Problem to work on:
Your task is to copy the stretch of lines in the records below that begins with the line containing "Continue the Blender" and ends with the line containing "return stand_for(place_object(node +", exactly as written, with nothing added.

─── Input for this task ───

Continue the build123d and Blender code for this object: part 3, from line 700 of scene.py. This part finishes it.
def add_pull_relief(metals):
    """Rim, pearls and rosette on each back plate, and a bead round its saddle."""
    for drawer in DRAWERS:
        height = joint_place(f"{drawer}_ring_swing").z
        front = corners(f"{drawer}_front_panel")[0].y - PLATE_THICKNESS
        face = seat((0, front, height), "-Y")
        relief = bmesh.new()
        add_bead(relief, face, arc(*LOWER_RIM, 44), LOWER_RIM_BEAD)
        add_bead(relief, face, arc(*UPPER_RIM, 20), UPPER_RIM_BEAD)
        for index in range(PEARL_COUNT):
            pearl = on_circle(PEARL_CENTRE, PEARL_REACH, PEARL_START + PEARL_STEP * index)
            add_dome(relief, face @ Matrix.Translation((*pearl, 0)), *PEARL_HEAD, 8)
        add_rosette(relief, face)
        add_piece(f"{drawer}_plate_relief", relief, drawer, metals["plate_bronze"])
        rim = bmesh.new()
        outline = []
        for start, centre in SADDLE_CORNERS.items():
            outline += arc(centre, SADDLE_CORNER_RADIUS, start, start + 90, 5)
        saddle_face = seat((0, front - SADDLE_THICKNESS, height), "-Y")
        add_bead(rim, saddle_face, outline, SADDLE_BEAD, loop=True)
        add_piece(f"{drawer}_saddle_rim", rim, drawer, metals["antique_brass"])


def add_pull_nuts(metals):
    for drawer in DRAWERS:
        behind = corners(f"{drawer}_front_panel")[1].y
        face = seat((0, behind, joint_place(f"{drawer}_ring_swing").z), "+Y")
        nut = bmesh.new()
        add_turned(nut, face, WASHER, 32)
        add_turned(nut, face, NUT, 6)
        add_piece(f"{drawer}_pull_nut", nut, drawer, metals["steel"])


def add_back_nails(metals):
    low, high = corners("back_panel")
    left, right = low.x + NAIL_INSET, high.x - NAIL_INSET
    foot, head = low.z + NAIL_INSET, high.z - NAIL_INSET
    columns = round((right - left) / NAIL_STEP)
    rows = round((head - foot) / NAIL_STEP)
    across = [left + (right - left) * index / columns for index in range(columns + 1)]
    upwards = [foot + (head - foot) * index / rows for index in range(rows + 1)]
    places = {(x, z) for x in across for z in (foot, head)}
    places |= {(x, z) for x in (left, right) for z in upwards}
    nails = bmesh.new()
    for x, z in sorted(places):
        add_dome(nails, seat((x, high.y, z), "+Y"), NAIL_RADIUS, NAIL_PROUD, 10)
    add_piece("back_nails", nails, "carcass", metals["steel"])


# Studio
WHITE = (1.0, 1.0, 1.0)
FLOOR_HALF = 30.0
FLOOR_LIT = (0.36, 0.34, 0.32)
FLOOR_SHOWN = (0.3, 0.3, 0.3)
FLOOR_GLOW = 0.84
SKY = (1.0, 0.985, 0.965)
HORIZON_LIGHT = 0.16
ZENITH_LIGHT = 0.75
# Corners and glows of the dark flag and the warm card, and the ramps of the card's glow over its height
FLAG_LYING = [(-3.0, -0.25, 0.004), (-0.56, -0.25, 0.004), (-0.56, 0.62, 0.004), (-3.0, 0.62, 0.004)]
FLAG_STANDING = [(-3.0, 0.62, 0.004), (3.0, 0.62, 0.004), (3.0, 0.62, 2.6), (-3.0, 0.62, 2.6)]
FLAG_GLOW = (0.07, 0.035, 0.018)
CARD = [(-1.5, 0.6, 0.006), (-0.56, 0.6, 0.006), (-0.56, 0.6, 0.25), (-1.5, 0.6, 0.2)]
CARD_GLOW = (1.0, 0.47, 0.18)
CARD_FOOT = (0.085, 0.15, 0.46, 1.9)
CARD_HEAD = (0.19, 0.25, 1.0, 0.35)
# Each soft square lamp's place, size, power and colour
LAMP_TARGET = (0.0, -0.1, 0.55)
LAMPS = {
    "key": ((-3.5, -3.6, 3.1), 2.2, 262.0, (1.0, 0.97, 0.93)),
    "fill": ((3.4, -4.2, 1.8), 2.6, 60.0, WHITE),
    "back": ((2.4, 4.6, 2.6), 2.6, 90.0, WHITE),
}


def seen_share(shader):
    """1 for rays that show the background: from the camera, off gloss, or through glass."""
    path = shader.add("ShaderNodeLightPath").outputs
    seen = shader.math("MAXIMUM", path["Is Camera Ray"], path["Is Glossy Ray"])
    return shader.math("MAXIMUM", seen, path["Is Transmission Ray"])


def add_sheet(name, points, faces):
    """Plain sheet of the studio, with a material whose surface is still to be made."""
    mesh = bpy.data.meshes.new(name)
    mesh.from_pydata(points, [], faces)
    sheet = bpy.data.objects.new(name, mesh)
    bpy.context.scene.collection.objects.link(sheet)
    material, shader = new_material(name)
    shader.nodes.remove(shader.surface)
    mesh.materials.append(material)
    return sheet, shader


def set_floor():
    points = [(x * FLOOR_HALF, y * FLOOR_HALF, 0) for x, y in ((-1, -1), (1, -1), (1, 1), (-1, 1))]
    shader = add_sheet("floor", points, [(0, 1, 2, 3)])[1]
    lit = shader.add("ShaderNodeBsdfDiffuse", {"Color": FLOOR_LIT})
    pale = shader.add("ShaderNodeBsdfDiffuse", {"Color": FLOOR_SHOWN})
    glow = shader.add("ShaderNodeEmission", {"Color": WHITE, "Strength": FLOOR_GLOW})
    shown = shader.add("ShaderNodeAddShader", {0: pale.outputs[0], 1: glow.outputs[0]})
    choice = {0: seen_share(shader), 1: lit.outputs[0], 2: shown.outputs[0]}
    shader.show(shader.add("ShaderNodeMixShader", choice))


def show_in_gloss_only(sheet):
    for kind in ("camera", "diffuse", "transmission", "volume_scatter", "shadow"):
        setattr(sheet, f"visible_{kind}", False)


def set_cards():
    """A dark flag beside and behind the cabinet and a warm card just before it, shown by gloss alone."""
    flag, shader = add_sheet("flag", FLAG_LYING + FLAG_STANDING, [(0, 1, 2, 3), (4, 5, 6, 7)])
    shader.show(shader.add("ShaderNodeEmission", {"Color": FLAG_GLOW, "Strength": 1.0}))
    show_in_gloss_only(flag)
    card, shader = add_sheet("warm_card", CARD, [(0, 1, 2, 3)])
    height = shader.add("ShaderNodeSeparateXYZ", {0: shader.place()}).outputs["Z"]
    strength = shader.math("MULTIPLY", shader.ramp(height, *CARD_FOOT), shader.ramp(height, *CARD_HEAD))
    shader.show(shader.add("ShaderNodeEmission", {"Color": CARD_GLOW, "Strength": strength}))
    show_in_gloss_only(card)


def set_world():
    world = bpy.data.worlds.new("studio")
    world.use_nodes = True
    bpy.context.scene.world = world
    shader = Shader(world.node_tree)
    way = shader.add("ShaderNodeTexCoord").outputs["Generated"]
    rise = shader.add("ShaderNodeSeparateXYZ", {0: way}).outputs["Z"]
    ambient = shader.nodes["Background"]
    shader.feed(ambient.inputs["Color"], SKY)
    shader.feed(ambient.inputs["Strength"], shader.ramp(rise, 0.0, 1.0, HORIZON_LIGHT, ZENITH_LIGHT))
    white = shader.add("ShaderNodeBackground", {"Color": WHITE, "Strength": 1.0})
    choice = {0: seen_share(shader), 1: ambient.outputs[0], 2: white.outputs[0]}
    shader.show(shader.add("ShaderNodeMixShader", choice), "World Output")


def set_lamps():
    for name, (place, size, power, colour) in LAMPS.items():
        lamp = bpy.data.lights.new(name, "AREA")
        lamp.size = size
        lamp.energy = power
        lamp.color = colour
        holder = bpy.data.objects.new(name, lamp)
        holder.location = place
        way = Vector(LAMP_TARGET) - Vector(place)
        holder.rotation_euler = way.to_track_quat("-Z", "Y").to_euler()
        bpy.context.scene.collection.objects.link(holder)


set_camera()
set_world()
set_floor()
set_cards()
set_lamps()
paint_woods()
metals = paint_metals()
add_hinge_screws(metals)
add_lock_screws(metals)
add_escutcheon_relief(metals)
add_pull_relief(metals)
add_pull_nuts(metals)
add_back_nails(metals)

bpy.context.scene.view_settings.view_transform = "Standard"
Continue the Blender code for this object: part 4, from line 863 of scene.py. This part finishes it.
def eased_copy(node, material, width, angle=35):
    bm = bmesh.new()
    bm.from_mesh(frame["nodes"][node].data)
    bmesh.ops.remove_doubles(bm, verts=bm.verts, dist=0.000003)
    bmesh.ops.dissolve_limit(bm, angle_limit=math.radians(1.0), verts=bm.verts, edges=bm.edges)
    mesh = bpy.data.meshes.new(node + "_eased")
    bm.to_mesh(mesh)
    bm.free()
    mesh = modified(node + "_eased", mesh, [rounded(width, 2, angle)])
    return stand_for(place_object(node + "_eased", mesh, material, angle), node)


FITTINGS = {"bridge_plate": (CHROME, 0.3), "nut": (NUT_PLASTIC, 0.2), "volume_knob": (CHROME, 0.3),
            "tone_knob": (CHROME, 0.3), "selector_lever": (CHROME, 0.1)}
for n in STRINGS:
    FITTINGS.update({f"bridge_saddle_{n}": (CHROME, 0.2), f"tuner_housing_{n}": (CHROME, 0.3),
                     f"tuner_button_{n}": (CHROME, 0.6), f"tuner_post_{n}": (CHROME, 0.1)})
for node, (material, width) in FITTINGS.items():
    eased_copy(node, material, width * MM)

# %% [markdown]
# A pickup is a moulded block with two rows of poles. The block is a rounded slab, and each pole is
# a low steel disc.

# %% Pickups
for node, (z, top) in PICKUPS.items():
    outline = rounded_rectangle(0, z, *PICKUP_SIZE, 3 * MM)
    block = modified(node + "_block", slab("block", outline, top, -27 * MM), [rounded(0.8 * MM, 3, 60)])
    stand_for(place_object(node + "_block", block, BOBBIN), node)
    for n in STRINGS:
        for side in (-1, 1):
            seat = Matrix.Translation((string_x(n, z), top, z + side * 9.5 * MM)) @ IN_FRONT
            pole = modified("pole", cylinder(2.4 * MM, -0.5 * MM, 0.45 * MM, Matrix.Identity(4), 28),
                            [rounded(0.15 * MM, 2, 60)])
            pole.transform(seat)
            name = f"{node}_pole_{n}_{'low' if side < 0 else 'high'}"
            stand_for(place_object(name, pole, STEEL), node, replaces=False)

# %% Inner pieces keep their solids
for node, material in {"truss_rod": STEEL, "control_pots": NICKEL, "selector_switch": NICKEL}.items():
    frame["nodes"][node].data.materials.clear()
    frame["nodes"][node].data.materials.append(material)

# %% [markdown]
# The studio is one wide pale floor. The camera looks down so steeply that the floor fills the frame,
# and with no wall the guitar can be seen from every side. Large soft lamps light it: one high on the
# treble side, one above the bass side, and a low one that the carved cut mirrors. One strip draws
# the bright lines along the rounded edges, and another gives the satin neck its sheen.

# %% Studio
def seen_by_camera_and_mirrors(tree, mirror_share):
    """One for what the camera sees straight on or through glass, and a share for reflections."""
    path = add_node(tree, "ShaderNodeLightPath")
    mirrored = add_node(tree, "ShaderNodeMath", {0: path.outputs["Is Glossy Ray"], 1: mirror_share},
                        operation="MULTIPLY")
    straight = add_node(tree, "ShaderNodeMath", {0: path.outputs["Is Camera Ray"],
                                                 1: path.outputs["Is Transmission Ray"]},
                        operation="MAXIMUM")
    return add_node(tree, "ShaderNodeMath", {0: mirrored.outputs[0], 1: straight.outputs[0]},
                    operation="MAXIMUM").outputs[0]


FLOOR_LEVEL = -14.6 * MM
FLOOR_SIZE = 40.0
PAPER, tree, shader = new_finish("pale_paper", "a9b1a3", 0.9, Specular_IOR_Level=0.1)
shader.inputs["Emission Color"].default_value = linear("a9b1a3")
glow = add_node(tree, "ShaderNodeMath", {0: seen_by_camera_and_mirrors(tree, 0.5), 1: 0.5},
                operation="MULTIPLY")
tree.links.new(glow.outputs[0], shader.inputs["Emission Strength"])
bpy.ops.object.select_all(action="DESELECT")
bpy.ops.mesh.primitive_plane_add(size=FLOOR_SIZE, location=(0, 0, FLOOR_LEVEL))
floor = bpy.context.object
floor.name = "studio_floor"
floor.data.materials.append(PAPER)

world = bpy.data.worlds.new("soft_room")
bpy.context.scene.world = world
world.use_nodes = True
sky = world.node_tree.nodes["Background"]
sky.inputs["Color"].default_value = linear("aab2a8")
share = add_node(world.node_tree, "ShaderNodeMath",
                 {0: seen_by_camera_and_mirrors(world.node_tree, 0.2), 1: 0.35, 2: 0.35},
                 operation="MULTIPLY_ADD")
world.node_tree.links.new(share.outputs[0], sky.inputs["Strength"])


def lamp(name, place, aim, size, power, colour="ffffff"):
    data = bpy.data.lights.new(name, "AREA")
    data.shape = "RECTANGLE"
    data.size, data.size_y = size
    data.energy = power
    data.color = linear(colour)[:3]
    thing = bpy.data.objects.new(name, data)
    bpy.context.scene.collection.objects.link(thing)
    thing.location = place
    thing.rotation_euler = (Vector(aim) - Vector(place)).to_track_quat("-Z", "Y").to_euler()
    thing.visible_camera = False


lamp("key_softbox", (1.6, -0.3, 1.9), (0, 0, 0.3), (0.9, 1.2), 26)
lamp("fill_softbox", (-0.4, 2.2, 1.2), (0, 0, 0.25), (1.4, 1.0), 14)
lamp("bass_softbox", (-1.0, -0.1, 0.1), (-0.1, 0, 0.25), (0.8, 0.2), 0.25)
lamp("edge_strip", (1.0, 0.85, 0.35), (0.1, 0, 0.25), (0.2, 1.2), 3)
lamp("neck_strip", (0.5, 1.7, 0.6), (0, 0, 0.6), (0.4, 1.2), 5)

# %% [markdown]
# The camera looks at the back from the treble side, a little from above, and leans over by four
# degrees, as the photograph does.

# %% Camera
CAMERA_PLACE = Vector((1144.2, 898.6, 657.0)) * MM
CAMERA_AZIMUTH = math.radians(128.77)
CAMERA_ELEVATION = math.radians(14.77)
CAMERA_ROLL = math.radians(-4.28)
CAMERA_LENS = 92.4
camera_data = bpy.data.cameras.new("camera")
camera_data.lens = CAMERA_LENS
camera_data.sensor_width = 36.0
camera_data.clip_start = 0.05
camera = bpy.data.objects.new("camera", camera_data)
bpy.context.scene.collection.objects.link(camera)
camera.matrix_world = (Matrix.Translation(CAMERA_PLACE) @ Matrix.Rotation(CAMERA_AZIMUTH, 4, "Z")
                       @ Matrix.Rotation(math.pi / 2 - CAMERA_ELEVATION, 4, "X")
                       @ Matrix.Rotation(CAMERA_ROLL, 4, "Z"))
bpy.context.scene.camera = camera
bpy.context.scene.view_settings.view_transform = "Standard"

───

The reply:
Continue the Blender code for this object: part 4, from line 863 of scene.py. This part finishes it.
def eased_copy(node, material, width, angle=35):
    bm = bmesh.new()
    bm.from_mesh(frame["nodes"][node].data)
    bmesh.ops.remove_doubles(bm, verts=bm.verts, dist=0.000003)
    bmesh.ops.dissolve_limit(bm, angle_limit=math.radians(1.0), verts=bm.verts, edges=bm.edges)
    mesh = bpy.data.meshes.new(node + "_eased")
    bm.to_mesh(mesh)
    bm.free()
    mesh = modified(node + "_eased", mesh, [rounded(width, 2, angle)])
    return stand_for(place_object(node + "_eased", mesh, material, angle), node)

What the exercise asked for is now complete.